Health insurance: premiums that hinge on MAGI

Meanwhile, MAGI plays a starring role in health insurance savings through the marketplace. The premium tax credit ties directly to household MAGI. Here’s the practical impact: if your MAGI drifts above a certain level, your subsidy can shrink; if your MAGI stays within target, your monthly bill may be lighter.

Take Luis, a self-employed illustrator. His income fluctuates, so he checks his MAGI each quarter. One spring, a large project lands in his lap. Great news for his business, yet that same windfall threatens his subsidy bracket. With a little planning—like pre-funding an HSA and timing some equipment purchases—he keeps his MAGI in a friendlier zone and avoids a big hit to premiums.

Education credits: the finish line can move

College costs are a marathon. MAGI decides whether families qualify for credits such as the American Opportunity Credit or the Lifetime Learning Credit. Here’s a common scenario: a household expects to claim a credit, then learns late in the year that a bonus pushed MAGI just over the limit.

To prevent that last-mile stumble, families frequently watch for year-end surprises. For example, shifting the sale of an appreciated asset to January, contributing more to retirement accounts, or accelerating deductible expenses into the current year can keep MAGI from drifting over those thresholds. Small moves, big difference.

Real estate and passive losses: MAGI sets the gates

Now, let’s talk rentals and other passive activities. MAGI often decides whether you can deduct passive losses. Suppose you own a duplex that shows a paper loss because of depreciation and mortgage interest. If your MAGI lands under certain limits, you might deduct part of that loss against other income. If your MAGI is higher, that deduction may be limited or deferred.

Here’s a “learned it the hard way” moment. Casey bought a rental condo and expected the loss to offset some W-2 income. Mid-April, Casey learns that a strong year at work nudged MAGI beyond the range that allows those losses. The lesson sticks: the threshold matters just as much as the property math.

A simple walkthrough: numbers that loop back

Let’s run through a plain-spoken example to see how numbers loop:

  1. Total income: $100,000
  2. Adjustments: $5,000 (say, student loan interest and IRA contributions)
    AGI becomes $95,000
  3. Add back $2,000 in tax-exempt interest
  4. Add back $3,000 in excluded foreign income

Final MAGI returns to $100,000.

That loop surprises people. You work to lower your AGI, then a program asks you to add items back in for eligibility. It can feel like taking one step forward and one step sideways—annoying, yes, but predictable once you know where thresholds live.

Why MAGI definitions change from place to place

You may be wondering, “Why isn’t there one MAGI?” Fair question. The IRS sets rules program by program, so each benefit can use a slightly different version of MAGI. Retirement account eligibility might add back one set of items; health insurance subsidies may use a slightly different approach; education credits can have their own quirks. Same phrase, different recipe.

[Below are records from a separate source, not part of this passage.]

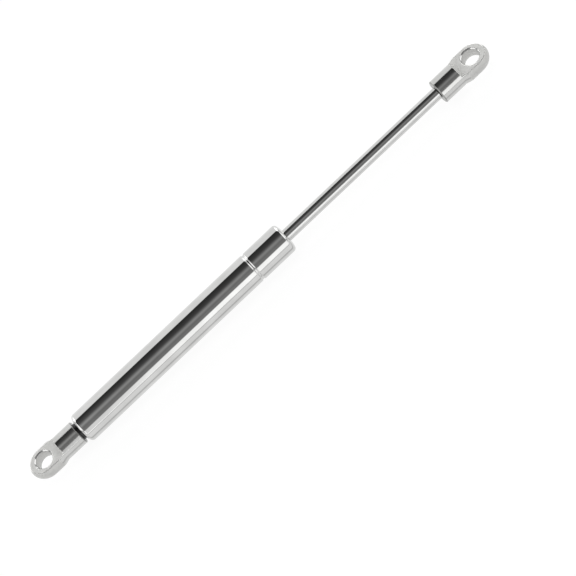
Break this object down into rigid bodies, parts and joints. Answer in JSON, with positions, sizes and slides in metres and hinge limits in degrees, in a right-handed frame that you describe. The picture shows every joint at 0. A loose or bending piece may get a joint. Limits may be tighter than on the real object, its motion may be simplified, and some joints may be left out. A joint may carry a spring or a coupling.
{
  "type": "gas strut stay",
  "caption": "Polished stainless gas strut: round tube with rolled ends, slim sliding rod and a flat bored eye at each end.",
  "frame": {"origin": "centre of the bore in the tube eye", "axes": "+X along the strut from the tube eye to the rod eye, +Z along the tube eye's bore, +Y across"},
  "size_m": [0.2764, 0.015, 0.015],
  "materials": {
    "polished_tube": "mirror-polished stainless steel",
    "ground_rod": "ground and polished stainless steel",
    "satin_stainless": "stainless steel, polished shank and satin eye",
    "turned_steel": "turned stainless steel",
    "bronze": "turned bearing bronze",
    "ptfe_liner": "dark filled PTFE",
    "white_polymer": "white nylon",
    "nitrile_rubber": "moulded nitrile rubber",
    "cast_aluminium": "turned aluminium"
  },
  "bodies": {
    "cylinder": {"pressure_tube": "polished_tube", "end_plug": "turned_steel", "end_plug_seal": "nitrile_rubber", "end_stud": "turned_steel", "tube_eye": "satin_stainless", "front_washer": "turned_steel", "guide_sleeve": "bronze", "guide_liner": "ptfe_liner", "guide_seal": "nitrile_rubber", "rod_wiper": "nitrile_rubber", "seal_support": "white_polymer", "rod_seal": "nitrile_rubber", "seal_seat": "turned_steel"},
    "slider": {"piston_ring": "ptfe_liner"},
    "rod": {"piston_rod": "ground_rod", "stop_ring": "nitrile_rubber", "valve_disc": "turned_steel", "piston": "cast_aluminium", "rear_disc": "turned_steel", "piston_nut": "turned_steel", "rod_eye": "satin_stainless"}
  },
  "joints": [
    {"name": "rod_slide", "type": "slide", "parent": "cylinder", "child": "slider", "axis": [1, 0, 0], "range_m": [-0.08, 0], "stiffness_N_per_m": 375, "springref_m": 0.2667},
    {"name": "rod_turn", "type": "hinge", "parent": "slider", "child": "rod", "pos_m": [0.1195, 0, 0], "axis": [1, 0, 0], "continuous": true}
  ]
}
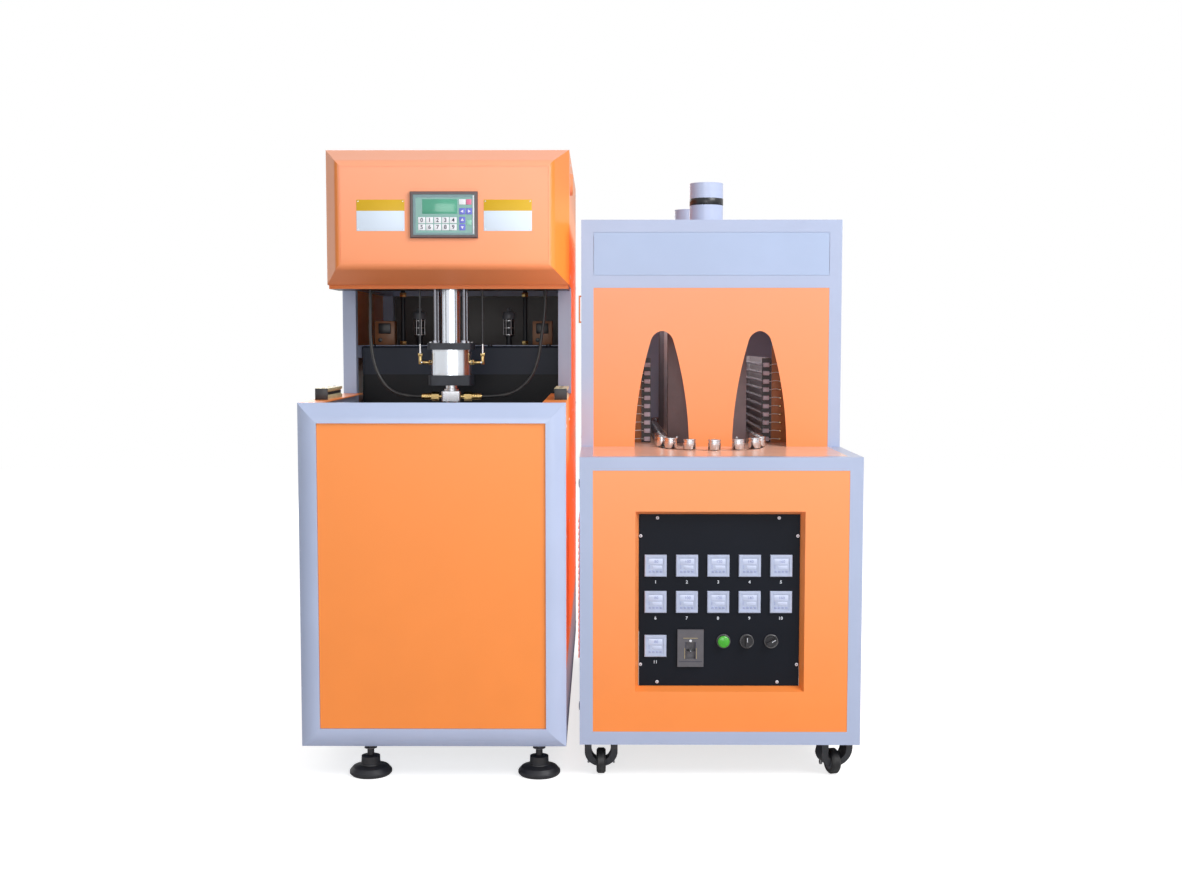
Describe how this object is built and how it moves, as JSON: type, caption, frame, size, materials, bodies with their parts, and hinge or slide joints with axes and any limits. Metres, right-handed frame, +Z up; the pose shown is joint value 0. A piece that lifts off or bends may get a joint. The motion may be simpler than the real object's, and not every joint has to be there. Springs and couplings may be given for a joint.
{
  "type": "blow moulding machine",
  "caption": "Semi-automatic stretch blow moulding machine: clamp and blowing head under a hood, with its rotary infrared preform heater on casters beside it.",
  "frame": {"origin": "on the floor, at the middle of the bounding box of both stations", "axes": "+Z up, +X to the right seen from the operator's side, +Y towards the back"},
  "size_m": [1.613, 1.669, 1.858],
  "materials": {
    "aluminium": "machined",
    "black_paint": "satin black paint",
    "black_plastic": "fine texture",
    "brass": "machined",
    "chrome_tube": "hard chrome",
    "dark_steel": "oiled dark steel",
    "green_plastic": "glossy",
    "grey_paint": "satin powder coat",
    "grey_plastic": "smooth",
    "lamp_glass": "clear quartz with frosted ends",
    "orange_paint": "satin powder coat",
    "rubber": "matt",
    "steel": "ground steel",
    "tyre": "hard black rubber",
    "zinc_gold": "yellow passivated zinc"
  },
  "bodies": {
    "machine": {"air_treatment_set": "dark_steel", "arch_panel": "orange_paint", "blow_hoses": "rubber", "blower_frame": "grey_paint", "blower_rear_panel": "orange_paint", "blower_side_sheets": "orange_paint", "chain_sprockets": "steel", "clamp_support_plate": "black_paint", "control_panel": "black_paint", "conveyor_chain": "dark_steel", "drive_gearmotor": "grey_paint", "exhaust_ducts": "grey_paint", "fascia_panel": "grey_paint", "front_bevel_frame": "grey_paint", "front_panel": "orange_paint", "head_carrier_plate": "grey_paint", "heater_covers": "grey_paint", "heater_frame": "grey_paint", "heater_front_panel": "orange_paint", "heater_side_covers": "orange_paint", "heater_side_panels": "orange_paint", "heater_table": "orange_paint", "hood_shell": "orange_paint", "infrared_lamps": "lamp_glass", "lamp_racks": "aluminium", "levelling_feet": "black_plastic", "mould_change_rails": "zinc_gold", "operator_display": "black_plastic", "panel_fittings": "steel", "panel_meters": "grey_plastic", "preform_holders": "steel", "seal_cylinder_barrel": "aluminium", "seal_cylinder_plates": "black_paint", "stretch_cylinder": "chrome_tube", "tunnel_reflector": "aluminium"},
    "front_clamp": {"front_platen": "black_paint", "front_mould_half": "aluminium", "tie_bars": "chrome_tube", "clamp_crosshead": "dark_steel", "clamp_cylinder": "aluminium"},
    "rear_clamp": {"rear_platen": "black_paint", "rear_mould_half": "aluminium", "clamp_rod": "chrome_tube"},
    "nozzle": {"blow_nozzle": "steel", "hose_fittings": "brass"},
    "stretch": {"stretch_rod": "chrome_tube"},
    "front_fan": {"front_exhaust_fan": "aluminium"},
    "rear_fan": {"rear_exhaust_fan": "aluminium"},
    "button": {"start_button": "green_plastic"},
    "selector_a": {"left_selector": "black_plastic"},
    "selector_b": {"right_selector": "black_plastic"},
    "breaker": {"breaker_lever": "black_plastic"},
    "front_left_caster": {"front_left_yoke": "dark_steel"},
    "front_left_roll": {"front_left_wheel": "tyre"},
    "front_right_caster": {"front_right_yoke": "dark_steel"},
    "front_right_roll": {"front_right_wheel": "tyre"},
    "rear_left_caster": {"rear_left_yoke": "dark_steel"},
    "rear_left_roll": {"rear_left_wheel": "tyre"},
    "rear_right_caster": {"rear_right_yoke": "dark_steel"},
    "rear_right_roll": {"rear_right_wheel": "tyre"}
  },
  "joints": [
    {"name": "front_platen_slide", "type": "slide", "parent": "machine", "child": "front_clamp", "axis": [0, 1, 0], "range_m": [0, 0.118]},
    {"name": "rear_platen_slide", "type": "slide", "parent": "machine", "child": "rear_clamp", "axis": [0, -1, 0], "range_m": [0, 0.118]},
    {"name": "seal_stroke", "type": "slide", "parent": "machine", "child": "nozzle", "axis": [0, 0, -1], "range_m": [0, 0.045], "deforming": ["blow_hoses"]},
    {"name": "stretch_stroke", "type": "slide", "parent": "machine", "child": "stretch", "axis": [0, 0, -1], "range_m": [0, 0.38]},
    {"name": "front_fan_spin", "type": "hinge", "parent": "machine", "child": "front_fan", "pos_m": [0.3885, -0.2395, 1.682], "axis": [0, 0, 1], "continuous": true},
    {"name": "rear_fan_spin", "type": "hinge", "parent": "machine", "child": "rear_fan", "pos_m": [0.3885, 0.6815, 1.682], "axis": [0, 0, 1], "continuous": true},
    {"name": "start_button_press", "type": "slide", "parent": "machine", "child": "button", "axis": [0, 1, 0], "range_m": [0, 0.004], "stiffness_N_per_m": 400},
    {"name": "left_selector_turn", "type": "hinge", "parent": "machine", "child": "selector_a", "pos_m": [0.4725, -0.7715, 0.402], "axis": [0, 1, 0], "range_deg": [0, 60]},
    {"name": "right_selector_turn", "type": "hinge", "parent": "machine", "child": "selector_b", "pos_m": [0.5425, -0.7715, 0.402], "axis": [0, 1, 0], "range_deg": [-60, 0]},
    {"name": "breaker_lever_flip", "type": "hinge", "parent": "machine", "child": "breaker", "pos_m": [0.3105, -0.7755, 0.376], "axis": [1, 0, 0], "range_deg": [0, 40]},
    {"name": "front_left_swivel", "type": "hinge", "parent": "machine", "child": "front_left_caster", "pos_m": [0.0535, -0.7425, 0.101], "axis": [0, 0, 1], "continuous": true},
    {"name": "front_left_wheel_roll", "type": "hinge", "parent": "front_left_caster", "child": "front_left_roll", "pos_m": [0.0535, -0.7245, 0.037], "axis": [1, 0, 0], "continuous": true},
    {"name": "front_right_swivel", "type": "hinge", "parent": "machine", "child": "front_right_caster", "pos_m": [0.7355, -0.7425, 0.101], "axis": [0, 0, 1], "continuous": true},
    {"name": "front_right_wheel_roll", "type": "hinge", "parent": "front_right_caster", "child": "front_right_roll", "pos_m": [0.73054, -0.7252, 0.037], "axis": [0.9613, 0.2756, 0], "continuous": true},
    {"name": "rear_left_swivel", "type": "hinge", "parent": "machine", "child": "rear_left_caster", "pos_m": [0.0535, 0.7605, 0.101], "axis": [0, 0, 1], "continuous": true},
    {"name": "rear_left_wheel_roll", "type": "hinge", "parent": "rear_left_caster", "child": "rear_left_roll", "pos_m": [0.0535, 0.7785, 0.037], "axis": [1, 0, 0], "continuous": true},
    {"name": "rear_right_swivel", "type": "hinge", "parent": "machine", "child": "rear_right_caster", "pos_m": [0.7355, 0.7605, 0.101], "axis": [0, 0, 1], "continuous": true},
    {"name": "rear_right_wheel_roll", "type": "hinge", "parent": "rear_right_caster", "child": "rear_right_roll", "pos_m": [0.7355, 0.7785, 0.037], "axis": [1, 0, 0], "continuous": true}
  ],
  "couplings": [
    {"joint": "rear_platen_slide", "follows": "front_platen_slide", "ratio": 1}
  ]
}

That can lead to head-scratching moments. Tax software asks you for MAGI on one screen, then a different form seems to compute it another way. You’re not missing anything—those programs are simply applying their own rules.

Practical tips to keep MAGI in a friendly range

Now for the part that makes life easier. Here are field-tested moves people use across the year:

  • Space out income events. If a bonus or stock sale would push you over a threshold in December, shifting it into January could help.
    • Add to retirement accounts. Boosting pre-tax contributions can lower AGI, which often helps with the MAGI version used by your target program.
    • Use HSAs when eligible. Contributions can lower AGI and build a cushion for health costs.
    • Track “quiet” items that show up later. Tax-exempt interest or foreign income exclusions can flow back into MAGI for certain rules, so note them early.
    • Run mid-year checkups. A ten-minute review in June can prevent a scramble in March.

One more note that helps in real life: keep a short list of the programs that matter most to you—Roth IRA, ACA subsidies, education credits—and jot down the relevant MAGI ranges. A quick glance before you accept a bonus or sell an asset can spare you a tough surprise.

Common questions people ask (and quick answers)

  • Is MAGI always higher than AGI? Not always, though it often ends up the same or higher because of add-backs.
    • Do all programs use the same add-backs? No. Each program can tweak the list. That’s why checking the instructions for the specific credit or deduction is worth the two minutes.
    • Can planning really move the needle? Absolutely. Small timing choices—plus steady contributions to retirement or HSAs—often keep MAGI inside useful lanes.

Bringing it all together

MAGI can look like just another acronym, yet it sits at the center of several money decisions you make each year. It decides whether a Roth contribution sticks, whether your health insurance bill stays reasonable, and whether a tuition credit lands on your return. The math starts with AGI, then adds a few items back in to measure eligibility for each rule set. Some days that feels frustrating; on other days it gives you levers you can actually pull.

So, here’s a simple way to live with it: pick the one or two benefits that matter most to you this year, learn the MAGI range for those benefits, check your numbers mid-year, and make small tweaks sooner rather than later. That habit tends to pay off, and it turns MAGI from a mystery into a routine checkpoint you can handle.